L’immobilier indirect devrait par conséquent encore bénéficier d’une longueur d’avance par rapport aux obligations de la Confédération à 10 ans, principaux concurrents de l’immobilier coté dans les portefeuilles. Les rendements des emprunts de référence suisses évoluaient à fin mai largement sous la barre de 1% au terme d’un mois très volatil. Alors que la fin de ce cycle de taux approche, la progression de ces rendements, qui tendent à fluctuer au gré des anticipations d’inflation et des prévisions conjoncturelles, devrait se stabiliser sous les 2%.

Valse-hésitation

Valorisation plus raisonnable, rendements des emprunts de la Confédération peu concurrentiels, fondamentaux solides, les uns après les autres, les feux passent au vert pour l’immobilier indirect. Or, le marché poursuit sa valse-hésitation. Un coup d’œil au marché primaire confirme la retenue des acteurs. Globalement, le bilan des véhicules ayant procédé à une augmentation de capital s’avère plutôt mitigé cette année, même si, en mai, l’activité a quelque peu repris des couleurs. Il est vrai que le marché a aussi dû compter avec les incertitudes liées à l’annonce de la reprise de Credit Suisse par UBS, rapprochement qui donne naissance à l’acteur le plus important du marché de l’immobilier indirect suisse.

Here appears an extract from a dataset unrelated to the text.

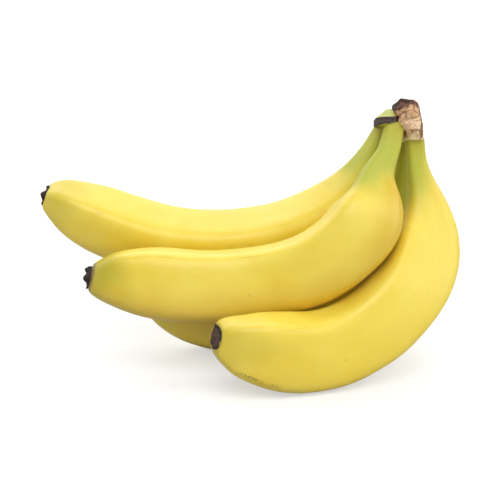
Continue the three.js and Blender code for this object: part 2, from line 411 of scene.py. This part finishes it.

Les fondamentaux du marché immobilier suisse devraient encore contrebalancer les effets de la hausse des taux dans cet environnement incertain. Pour les investisseurs et les investisseuses, une quête de qualité s’impose afin, notamment, d’assurer les revenus. Un coup d’œil aux performances des différents véhicules de placement depuis le début de l’année donne un léger avantage aux fonds immobiliers. Les sociétés immobilières, moins sensibles aux taux, ont perdu leur avance après un mois de mai en fort recul. Au-delà des risques de consolidation ponctuelle du marché, cette classe d’actifs devrait continuer à tirer son épingle du jeu et à tenir son rôle dans un portefeuille diversifié.